We explore how much knowing a parametric restriction on propensity scores improves semiparametric efficiency bounds in the potential outcome framework. For stratified propensity scores, considered as a parametric model, we derive explicit formulas for the efficiency gain from knowing how the covariate space is split. Based on these, we find that the efficiency gain decreases as the partition of the stratification becomes finer.
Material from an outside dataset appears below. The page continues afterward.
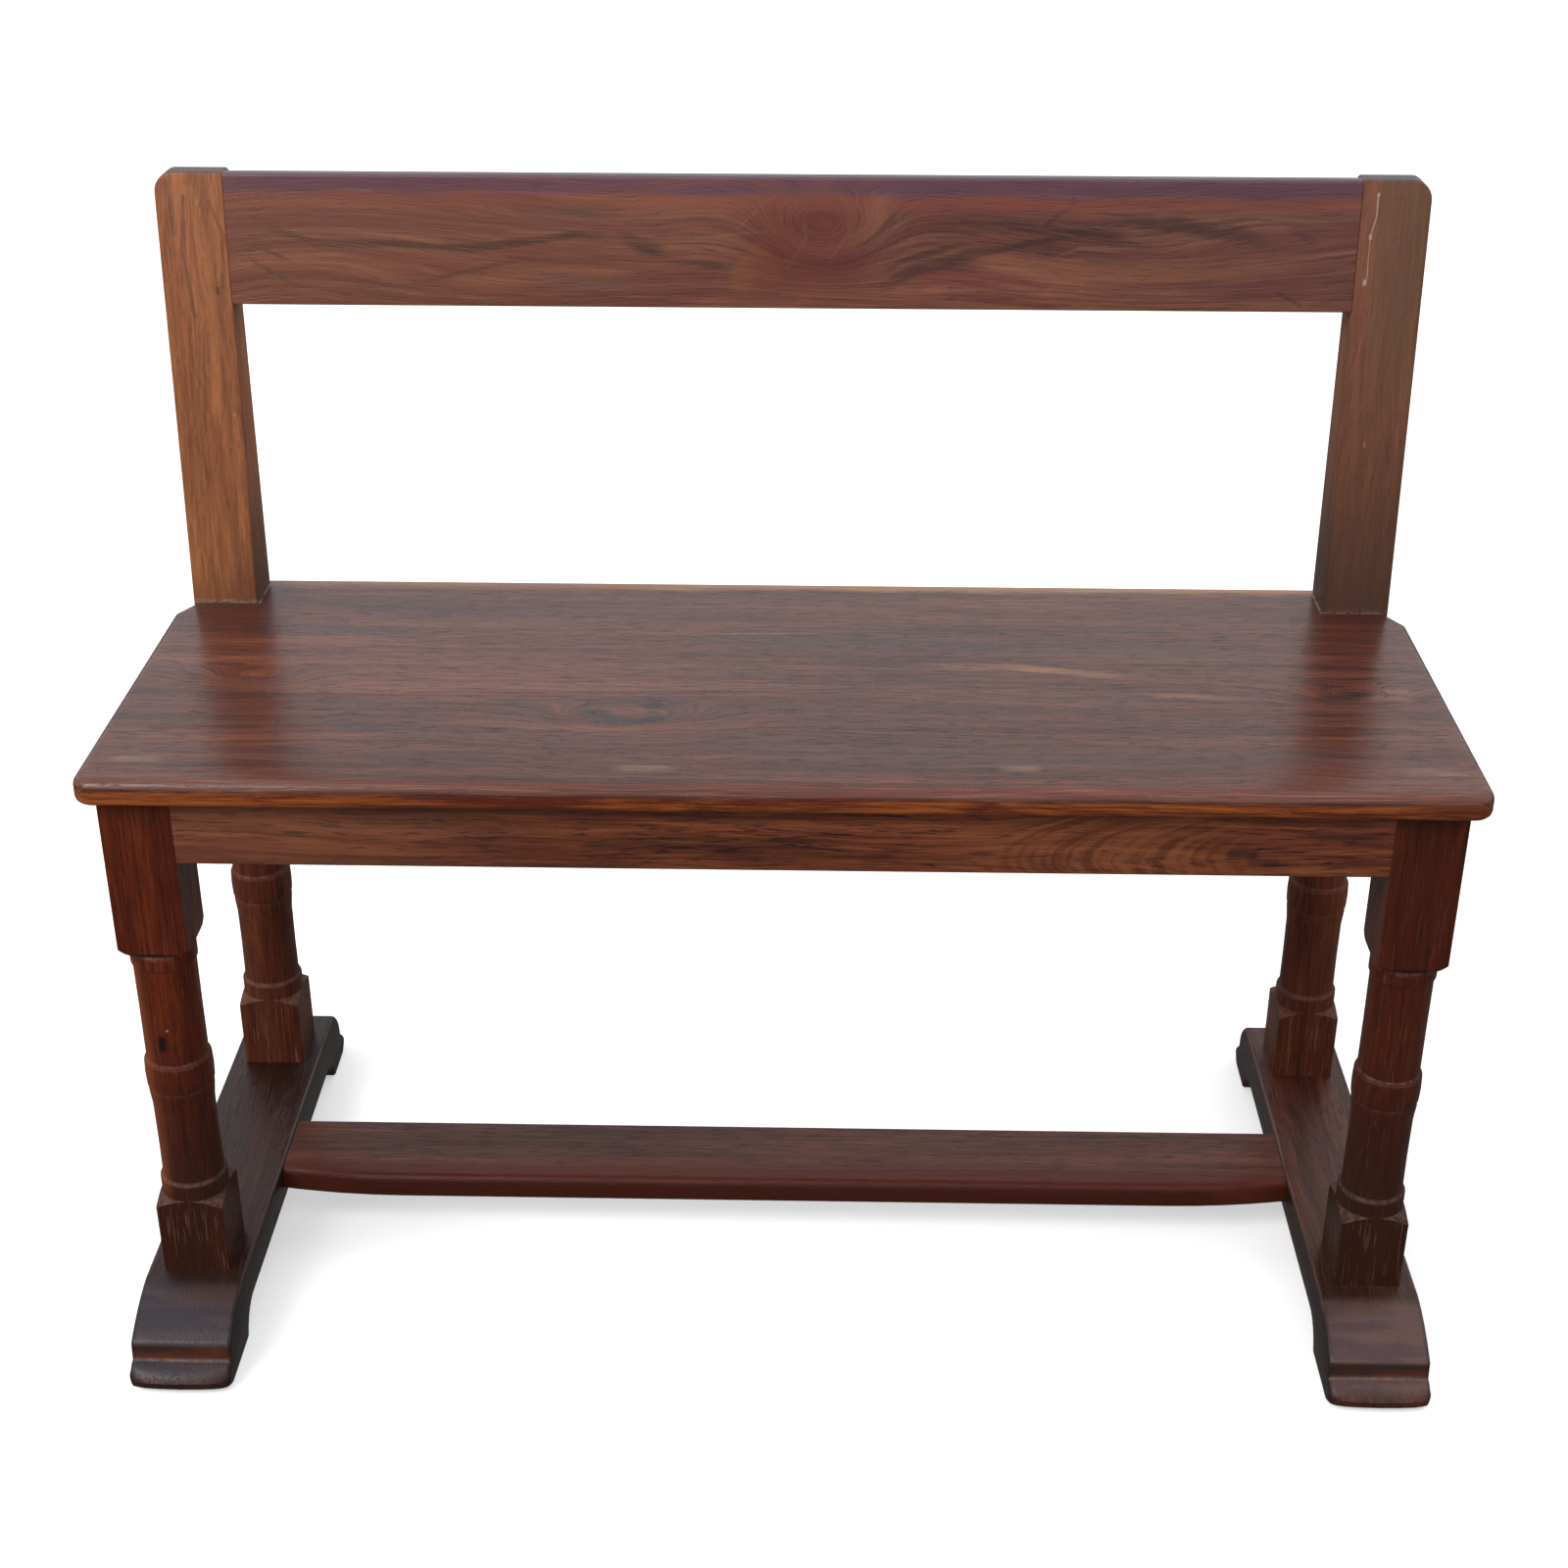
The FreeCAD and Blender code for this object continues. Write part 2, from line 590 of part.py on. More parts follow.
def make_post(name, side):
    body = new_body(name)
    bend = f"({post_top} - post_back_round)"
    path = [
        (post_front, seat_under), (f"{back_line} - post_tongue", seat_under),
        (f"{back_line} - post_tongue", tongue_foot), (back_line, tongue_foot), (back_line, seat_top),
        (back_at(bend), bend),
        through(f"{back_top} - {past_arc('post_back_round')}", f"{post_top} - {past_arc('post_back_round')}"),
        (f"{back_top} - post_back_round", post_top), (f"{post_front} + post_rake", post_top),
        (post_front, seat_top),
    ]
    pad(outline(body, name + "_side", "YZ_Plane", path), "post_width", middle=True)
    # the top's outer corner, cut away beyond its arc
    outer, beyond = f"({side}) * post_width / 2", f"({side}) * (post_width / 2 + cut_over)"
    corner = [
        (outer, f"{post_top} - post_corner"),
        through(f"({side}) * (post_width / 2 - {past_arc('post_corner')})",
                f"{post_top} - {past_arc('post_corner')}"),
        (f"({side}) * (post_width / 2 - post_corner)", post_top),
        (f"({side}) * (post_width / 2 - post_corner)", f"{post_top} + cut_over"),
        (beyond, f"{post_top} + cut_over"), (beyond, f"{post_top} - post_corner"),
    ]
    pocket(outline(body, name + "_corner", "XZ_Plane", corner), f"{back_line} + post_seat_depth")
    inner_face = f"(0 - ({side}) * (post_width / 2 + cut_over))"
    mortise = rail_tenon_section(body, name + "_mortise", "cheek_fit", inner_face)
    pocket(mortise, "rail_tenon_length + end_fit + cut_over", along=side > 0)
    peg_x = f"(({side}) * (rail_peg_inset - post_width / 2))"
    for number, level in enumerate(rail_peg_heights):
        hole = circles(body, f"{name}_peg_hole_{number}", "XZ_Plane", [(peg_x, level)],
                       "peg_diameter + 2 * hole_fit", f"0 - {rail_peg_start(level)} + end_fit")
        pocket(hole, "post_seat_depth + cut_over")
    screw_x = f"(({side}) * (post_screw_outset - post_outset))"
    screws = [(screw_x, level) for level in post_screw_heights]
    pocket(circles(body, name + "_screw_heads", "XZ_Plane", screws, "head_diameter + 2 * hole_fit",
                   f"0 - {back_line} - cut_over"), "head_height + cut_over", along=True)
    pocket(circles(body, name + "_screw_holes", "XZ_Plane", screws, "shank_diameter + 2 * hole_fit",
                   f"0 - {back_line} - cut_over"), "post_tongue + 2 * cut_over", along=True)
    place(body, f"({side}) * {post_x}")
    return body


rail_middle = f"(({rail_top} + {rail_under}) / 2)"
rail_peg_heights = [f"({rail_middle} {sign} rail_peg_pitch / 2)" for sign in "-+"]
rail_tenon_inset = "(rail_thickness / 2 - rail_tenon_thickness / 2)"


def rail_peg_start(level):
    """Y of a peg's blind end, behind the posts' front face."""
    return f"({rake_at(level)} + rail_peg_recess)"


def rail_tenon_section(body, name, slack, lift):
    """The raked section of the crest rail's tenon, wider by a slack for its mortise."""
    low = f"({rail_under} + rail_tenon_shoulder - {slack})"
    high = f"({rail_top} - rail_tenon_shoulder + {slack})"
    front, back = f"({rail_tenon_inset} - {slack})", f"({rail_tenon_inset} + rail_tenon_thickness + {slack})"
    path = [
        (f"{rake_at(low)} + {front}", low), (f"{rake_at(low)} + {back}", low),
        (f"{rake_at(high)} + {back}", high), (f"{rake_at(high)} + {front}", high),
    ]
    return outline(body, name, "YZ_Plane", path, lift)


# Crest rail

def make_rail():
    body = new_body("crest_rail")
    span = f"(2 * {post_x} - post_width)"
    path = [
        (rake_at(rail_under), rail_under), (f"{rake_at(rail_under)} + rail_thickness", rail_under),
        (f"{rake_at(rail_top)} + rail_thickness", rail_top), (rake_at(rail_top), rail_top),
    ]
    board = pad(outline(body, "rail_section", "YZ_Plane", path), span, middle=True)
    top, front = value(rail_top), value(rake_at(rail_top))
    back = front + value("rail_thickness")
    rounded = fillet(board, "rail_back_round", "rail_top_round",
                     lambda a, b: near(a.z, top) and near(b.z, top) and near(a.y, back) and near(b.y, back))
    fillet(rounded, "rail_front_arris", "rail_front_round",
           lambda a, b: near(a.z, top) and near(b.z, top) and near(a.y, front) and near(b.y, front))
    pad(rail_tenon_section(body, "rail_tenons", "0", "0"), f"{span} + 2 * rail_tenon_length", middle=True)
    run = f"({span} / 2 + rail_peg_inset)"
    pegs = [(f"{sign} * {run}", level) for sign in (-1, 1) for level in rail_peg_heights]
    pocket(circles(body, "rail_peg_holes", "XZ_Plane", pegs, "peg_diameter + 2 * hole_fit",
                   "0"), f"{back_line} + post_seat_depth")
    place(body)
    return body


# Pegs, plugs and screws: each group is one node of separate solids

def make_rod(name, diameter, length, x, y, z):
    rod = doc.addObject("Part::Cylinder", name)
    rod.setExpression("Radius", bound(f"({diameter}) / 2"))
    rod.setExpression("Height", bound(length))
    place(rod, x, y, z)
    return rod


def make_peg(name, length, x, y, z, turn):
    """A riven peg with eight flats, along Y."""
    peg = doc.addObject("Part::Prism", name)
    peg.Polygon = peg_side_count
    peg.setExpression("Circumradius", bound("peg_diameter / 2"))
    peg.setExpression("Height", bound(length))
    place(peg, x, y, z, (1, 0, 0), turn)
    return peg


peg_side_count = 8


def make_screw(name, length, x, y, z, axis=(1, 0, 0), turn=0):
    """A screw whose head's top face lies at its place, and whose shank runs along its own -Z."""
    shank = make_rod(name + "_shank", "shank_diameter", length, "0", "0", f"0 - {length}")
    head = make_rod(name + "_head", "head_diameter", "head_height", "0", "0", "0 - head_height")
    screw = doc.addObject("Part::Fuse", name)
    screw.Base = shank
    screw.Tool = head
    place(screw, x, y, z, axis, turn)
    return screw


def group(name, members):
    node = doc.addObject("Part::Compound", name)
    node.Label = name
    node.Links = members
    return node


def make_apron_pegs():
    """Pegs run in from the leg blocks' front or back, through the long aprons' tenons."""
    pegs = []
    for x_sign, x_name in ((-1, "left"), (1, "right")):
        x = f"{x_sign} * ({leg_x} - {half_leg} + apron_peg_inset)"
        for y_sign, y_name, leg_y in ((-1, "front", leg_front), (1, "rear", leg_rear)):
            for number, step in enumerate("-+"):
                pegs.append(make_peg(
                    f"{y_name}_{x_name}_apron_peg_{number}", "apron_peg_length", x,
                    f"{leg_y} + {y_sign} * {half_leg}", f"{apron_middle} {step} apron_peg_pitch / 2",
                    90 * y_sign))
    return group("apron_pegs", pegs)


def make_rail_pegs():
    pegs = []
    for sign, name in ((-1, "left"), (1, "right")):
        for number, level in enumerate(rail_peg_heights):
            pegs.append(make_peg(
                f"{name}_rail_peg_{number}", f"{back_at(level)} - {rail_peg_start(level)}",
                f"{sign} * ({post_x} - post_width / 2 + rail_peg_inset)", rail_peg_start(level), level, -90))
    return group("crest_rail_pegs", pegs)


def make_seat_plugs():
    plugs = [make_rod(where + "_plug", "plug_diameter", "plug_height", x, y,
                      f"{seat_top} - plug_height") for x, y, where in plug_places]
    return group("seat_plugs", plugs)


def make_seat_screws():
    screws = [make_screw(where + "_screw", "seat_screw_length", x, y, f"{seat_top} - plug_height")
              for x, y, where in plug_places]
    return group("seat_screws", screws)


def make_post_screws():
    screws = []
    for sign, name in ((-1, "left"), (1, "right")):
        for number, level in enumerate(post_screw_heights):
            screws.append(make_screw(
                f"{name}_post_screw_{number}", "post_screw_length",
                f"{sign} * ({leg_x} + post_screw_outset)", back_line, level, (1, 0, 0), -90))
    return group("post_screws", screws)


long_screws = [f"{share} * seat_width" for share in front_screw_shares.values()]
nodes = [
    make_seat(),
    make_post("left_back_post", -1),
    make_post("right_back_post", 1),
    make_rail(),
    make_apron("front_apron", spacing_x, "0", leg_front, 0, True, long_screws),
    make_apron("rear_apron", spacing_x, "0", leg_rear, 180, True, []),
    make_apron("left_side_apron", spacing_y, f"0 - {leg_x}", leg_middle, -90, False, []),
    make_apron("right_side_apron", spacing_y, leg_x, leg_middle, 90, False, []),
    make_leg("front_left_leg", f"0 - {leg_x}", leg_front, 0, "x", True),
    make_leg("front_right_leg", leg_x, leg_front, 90, "y", True),
    make_leg("rear_right_leg", leg_x, leg_rear, 180, "x", False),
    make_leg("rear_left_leg", f"0 - {leg_x}", leg_rear, 270, "y", False),
    make_foot("left_foot", -1),
    make_foot("right_foot", 1),
    make_stretcher(),
    make_apron_pegs(),
    make_rail_pegs(),
    make_seat_plugs(),
    make_seat_screws(),
    make_post_screws(),
]
doc.recompute()

# Every feature has to have built, and every cut has to have removed something
for thing in doc.Objects:
    if "Invalid" in thing.State or "Error" in thing.State:
        raise RuntimeError(f"{thing.Label} did not build: {thing.State}")
    if thing.TypeId in ("PartDesign::Pocket", "PartDesign::Groove"):
        if thing.Shape.Volume >= thing.BaseFeature.Shape.Volume:
            raise RuntimeError(f"{thing.Label} cuts nothing")
for node in nodes:
    if node.Shape.isNull() or not node.Shape.isValid():
        raise RuntimeError(f"{node.Label} has no valid shape")

os.makedirs("parts", exist_ok=True)
for node in nodes:
    node.Shape.exportStep(f"parts/{node.Label}.step")
    box = node.Shape.BoundBox
    print(node.Label, len(node.Shape.Solids), round(node.Shape.Volume),
          [round(edge, 1) for edge in (box.XMin, box.YMin, box.ZMin, box.XMax, box.YMax, box.ZMax)])
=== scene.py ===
import math

import bpy
from mathutils import Matrix, Vector


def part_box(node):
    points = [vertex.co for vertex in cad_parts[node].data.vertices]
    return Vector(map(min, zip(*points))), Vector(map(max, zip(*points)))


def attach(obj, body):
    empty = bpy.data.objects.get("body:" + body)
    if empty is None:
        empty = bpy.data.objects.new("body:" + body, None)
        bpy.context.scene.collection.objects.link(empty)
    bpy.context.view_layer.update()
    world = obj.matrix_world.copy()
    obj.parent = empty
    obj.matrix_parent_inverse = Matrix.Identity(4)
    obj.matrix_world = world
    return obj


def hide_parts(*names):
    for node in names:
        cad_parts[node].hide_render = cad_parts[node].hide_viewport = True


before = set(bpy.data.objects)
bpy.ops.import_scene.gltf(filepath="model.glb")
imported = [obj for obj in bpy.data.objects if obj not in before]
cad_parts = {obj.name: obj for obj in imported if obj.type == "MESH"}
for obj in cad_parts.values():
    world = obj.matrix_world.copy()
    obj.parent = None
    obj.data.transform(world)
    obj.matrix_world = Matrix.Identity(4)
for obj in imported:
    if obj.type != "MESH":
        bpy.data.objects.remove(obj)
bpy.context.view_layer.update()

mm = 0.001
close = 0.01 * mm                                  # nearer than this is the same place


# Modelling helpers

def deselectAll():
    if bpy.context.object and bpy.context.object.mode != "OBJECT":
        bpy.ops.object.mode_set(mode="OBJECT")
    bpy.ops.object.select_all(action="DESELECT")


def pick(piece):                                   # the one piece that the next operators work on
    deselectAll()
    piece.select_set(True)
    bpy.context.view_layer.objects.active = piece


def selectEdges(piece, wanted):                    # wanted(a, b) looks at an edge's two ends
    pick(piece)
    bpy.context.tool_settings.mesh_select_mode = (False, True, False)
    mesh = piece.data
    for part in (*mesh.vertices, *mesh.polygons):
        part.select = False
    for edge in mesh.edges:
        first, last = (mesh.vertices[number].co for number in edge.vertices)
        edge.select = wanted(first, last)
    bpy.ops.object.mode_set(mode="EDIT")


def selectPoints(piece, wanted):
    pick(piece)
    bpy.context.tool_settings.mesh_select_mode = (True, False, False)
    mesh = piece.data
    for part in (*mesh.edges, *mesh.polygons):
        part.select = False
    for vertex in mesh.vertices:
        vertex.select = wanted(vertex.co)
    bpy.ops.object.mode_set(mode="EDIT")


def roundCorner(before, corner, after, radius, steps=5):   # the arc that rounds a corner
    toBefore, toAfter = (before - corner).normalized(), (after - corner).normalized()
    half = toBefore.angle(toAfter) / 2
    reach = radius / math.tan(half)
    centre = corner + (toBefore + toAfter).normalized() * radius / math.sin(half)
    start, stop = corner + toBefore * reach - centre, corner + toAfter * reach - centre
    turn = start.angle(stop)
    points = []
    for step in range(steps + 1):
        share = step / steps
        blend = start * math.sin((1 - share) * turn) + stop * math.sin(share * turn)
        points.append(centre + blend / math.sin(turn))
    return points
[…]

For general parametric models, where it is hard to obtain explicit representations of efficiency bounds, we propose a novel framework that enables us to see whether knowing a parametric model is valuable in terms of efficiency even when it is high-dimensional. In addition to the intuitive fact that knowing the parametric model does not help much if it is sufficiently flexible, we discover that the efficiency gain can be nearly zero even though the parametric assumption significantly restricts the space of possible propensity scores.

翻译：本文探讨在潜在结果框架下，已知倾向得分的参数限制能在多大程度上提升半参数效率界。针对作为参数模型的分层倾向得分，我们推导了已知协变量空间划分方式所带来效率增益的显式公式。基于这些公式，我们发现随着分层划分的细化，效率增益逐渐降低。对于一般参数模型（其效率界难以获得显式表示），我们提出了一个新颖的理论框架，该框架使我们能够判断已知高维参数模型是否在效率层面具有价值。除了“当参数模型足够灵活时，已知其形式对效率提升有限”这一直观结论外，我们还发现：即使参数假设显著限制了可能倾向得分的空间，效率增益仍可能接近于零。